** BEGIN **

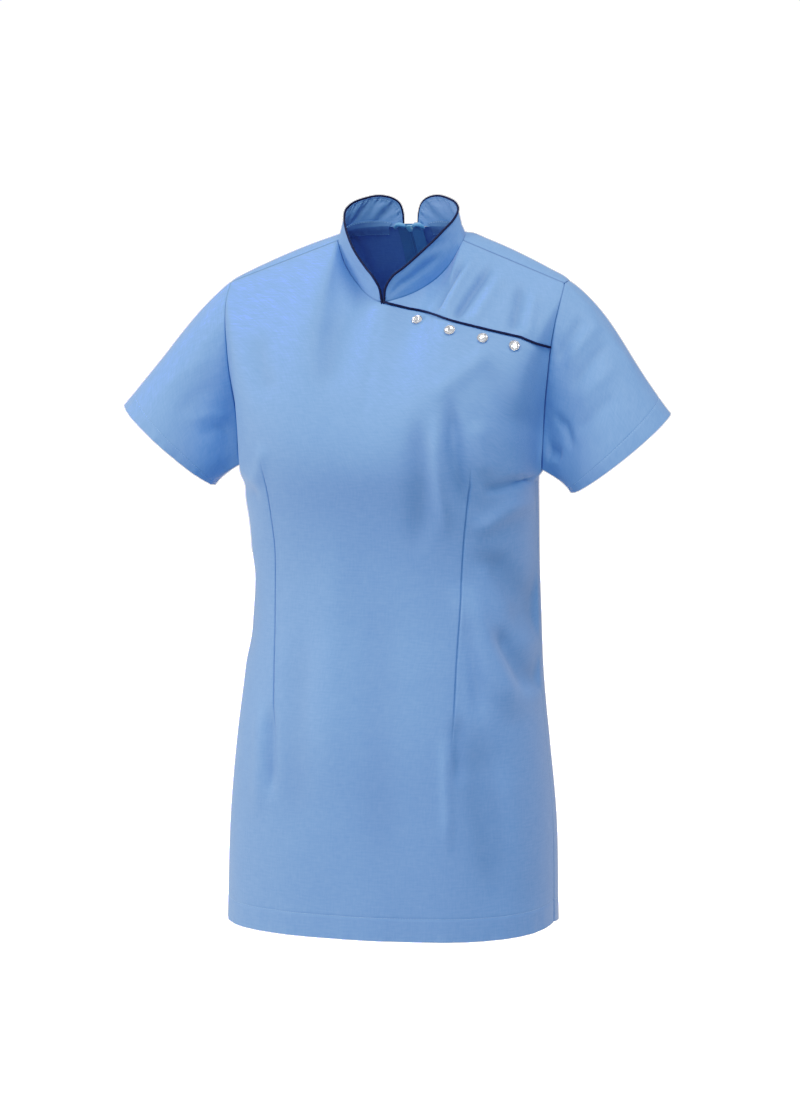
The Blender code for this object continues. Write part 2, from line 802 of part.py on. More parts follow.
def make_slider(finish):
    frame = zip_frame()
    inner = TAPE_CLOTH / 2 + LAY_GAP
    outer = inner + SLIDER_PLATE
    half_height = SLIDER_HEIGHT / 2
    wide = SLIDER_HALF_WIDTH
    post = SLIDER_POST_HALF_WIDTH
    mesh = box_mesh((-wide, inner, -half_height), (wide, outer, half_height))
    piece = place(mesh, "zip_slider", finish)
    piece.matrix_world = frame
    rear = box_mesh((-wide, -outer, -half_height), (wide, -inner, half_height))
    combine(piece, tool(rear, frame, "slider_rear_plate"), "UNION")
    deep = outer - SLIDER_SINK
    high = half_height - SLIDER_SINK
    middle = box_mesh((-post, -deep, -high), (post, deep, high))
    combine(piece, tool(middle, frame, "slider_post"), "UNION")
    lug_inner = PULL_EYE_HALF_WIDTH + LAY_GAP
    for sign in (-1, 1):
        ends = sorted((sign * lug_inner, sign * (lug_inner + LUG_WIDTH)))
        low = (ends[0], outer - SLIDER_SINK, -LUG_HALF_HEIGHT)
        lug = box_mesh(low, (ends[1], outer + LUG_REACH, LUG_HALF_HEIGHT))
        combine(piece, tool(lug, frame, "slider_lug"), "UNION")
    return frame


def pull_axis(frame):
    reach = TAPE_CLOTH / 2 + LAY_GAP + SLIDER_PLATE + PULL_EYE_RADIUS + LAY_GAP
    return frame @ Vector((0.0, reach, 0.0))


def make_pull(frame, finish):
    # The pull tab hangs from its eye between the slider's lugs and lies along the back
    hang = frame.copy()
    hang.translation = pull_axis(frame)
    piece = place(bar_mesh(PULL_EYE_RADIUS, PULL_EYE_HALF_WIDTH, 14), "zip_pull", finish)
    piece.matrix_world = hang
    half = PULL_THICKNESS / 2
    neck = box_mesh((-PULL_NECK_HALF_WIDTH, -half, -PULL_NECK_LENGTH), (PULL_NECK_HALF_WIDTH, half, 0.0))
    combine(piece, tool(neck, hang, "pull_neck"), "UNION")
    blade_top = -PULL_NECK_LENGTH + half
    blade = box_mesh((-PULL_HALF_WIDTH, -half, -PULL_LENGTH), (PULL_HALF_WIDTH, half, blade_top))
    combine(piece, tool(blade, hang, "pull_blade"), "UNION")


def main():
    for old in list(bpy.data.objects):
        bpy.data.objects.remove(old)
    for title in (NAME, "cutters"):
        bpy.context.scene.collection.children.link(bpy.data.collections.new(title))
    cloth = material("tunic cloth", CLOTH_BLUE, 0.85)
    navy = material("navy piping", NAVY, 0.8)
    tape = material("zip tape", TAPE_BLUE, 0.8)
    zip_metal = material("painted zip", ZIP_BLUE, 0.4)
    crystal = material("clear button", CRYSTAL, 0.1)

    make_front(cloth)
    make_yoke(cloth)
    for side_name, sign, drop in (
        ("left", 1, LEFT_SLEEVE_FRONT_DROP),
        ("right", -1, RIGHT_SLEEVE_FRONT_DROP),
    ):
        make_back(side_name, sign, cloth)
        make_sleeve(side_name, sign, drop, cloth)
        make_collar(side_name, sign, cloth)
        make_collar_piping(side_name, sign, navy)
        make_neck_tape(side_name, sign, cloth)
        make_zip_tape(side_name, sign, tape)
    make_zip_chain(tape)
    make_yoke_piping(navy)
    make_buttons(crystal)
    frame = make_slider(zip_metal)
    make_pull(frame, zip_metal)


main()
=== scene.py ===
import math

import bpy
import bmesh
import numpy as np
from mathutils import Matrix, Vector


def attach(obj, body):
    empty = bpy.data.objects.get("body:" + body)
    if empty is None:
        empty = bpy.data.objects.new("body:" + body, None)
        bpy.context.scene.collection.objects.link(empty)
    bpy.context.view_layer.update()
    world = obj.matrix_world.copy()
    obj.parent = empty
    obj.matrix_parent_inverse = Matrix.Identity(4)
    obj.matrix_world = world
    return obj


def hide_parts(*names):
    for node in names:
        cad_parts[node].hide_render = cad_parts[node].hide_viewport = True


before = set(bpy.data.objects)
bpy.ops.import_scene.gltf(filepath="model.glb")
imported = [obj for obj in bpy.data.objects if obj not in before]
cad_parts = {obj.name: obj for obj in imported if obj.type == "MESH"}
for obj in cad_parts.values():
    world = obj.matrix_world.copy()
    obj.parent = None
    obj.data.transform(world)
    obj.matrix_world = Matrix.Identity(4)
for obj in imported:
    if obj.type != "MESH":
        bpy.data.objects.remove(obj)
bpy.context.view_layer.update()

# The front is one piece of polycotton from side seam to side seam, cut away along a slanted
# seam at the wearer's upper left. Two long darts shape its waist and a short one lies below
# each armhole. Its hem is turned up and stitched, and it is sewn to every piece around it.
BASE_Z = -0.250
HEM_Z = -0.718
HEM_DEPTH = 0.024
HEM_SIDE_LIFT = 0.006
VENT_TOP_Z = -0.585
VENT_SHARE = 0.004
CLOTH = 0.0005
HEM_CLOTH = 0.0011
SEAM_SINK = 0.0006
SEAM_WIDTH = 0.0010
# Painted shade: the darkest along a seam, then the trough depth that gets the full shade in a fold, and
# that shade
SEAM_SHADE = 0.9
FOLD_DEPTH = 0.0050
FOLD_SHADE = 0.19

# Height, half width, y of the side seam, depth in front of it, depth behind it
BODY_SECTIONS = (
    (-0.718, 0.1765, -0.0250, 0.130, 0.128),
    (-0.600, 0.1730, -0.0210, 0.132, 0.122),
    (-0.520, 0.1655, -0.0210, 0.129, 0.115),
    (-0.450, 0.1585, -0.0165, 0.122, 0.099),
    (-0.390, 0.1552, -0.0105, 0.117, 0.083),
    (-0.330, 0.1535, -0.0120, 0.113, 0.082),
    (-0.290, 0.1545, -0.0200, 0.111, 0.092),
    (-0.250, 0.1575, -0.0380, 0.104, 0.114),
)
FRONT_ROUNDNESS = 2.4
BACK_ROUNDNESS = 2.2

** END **

REQUIREMENT :: Taking the lines above, repeat exactly those from the line that contains "make_front(cloth)" through the line that contains "in imported if", and both of those lines as well. Include nothing else.

EXPECTED ANSWER ::
    make_front(cloth)
    make_yoke(cloth)
    for side_name, sign, drop in (
        ("left", 1, LEFT_SLEEVE_FRONT_DROP),
        ("right", -1, RIGHT_SLEEVE_FRONT_DROP),
    ):
        make_back(side_name, sign, cloth)
        make_sleeve(side_name, sign, drop, cloth)
        make_collar(side_name, sign, cloth)
        make_collar_piping(side_name, sign, navy)
        make_neck_tape(side_name, sign, cloth)
        make_zip_tape(side_name, sign, tape)
    make_zip_chain(tape)
    make_yoke_piping(navy)
    make_buttons(crystal)
    frame = make_slider(zip_metal)
    make_pull(frame, zip_metal)


main()
=== scene.py ===
import math

import bpy
import bmesh
import numpy as np
from mathutils import Matrix, Vector


def attach(obj, body):
    empty = bpy.data.objects.get("body:" + body)
    if empty is None:
        empty = bpy.data.objects.new("body:" + body, None)
        bpy.context.scene.collection.objects.link(empty)
    bpy.context.view_layer.update()
    world = obj.matrix_world.copy()
    obj.parent = empty
    obj.matrix_parent_inverse = Matrix.Identity(4)
    obj.matrix_world = world
    return obj


def hide_parts(*names):
    for node in names:
        cad_parts[node].hide_render = cad_parts[node].hide_viewport = True


before = set(bpy.data.objects)
bpy.ops.import_scene.gltf(filepath="model.glb")
imported = [obj for obj in bpy.data.objects if obj not in before]
cad_parts = {obj.name: obj for obj in imported if obj.type == "MESH"}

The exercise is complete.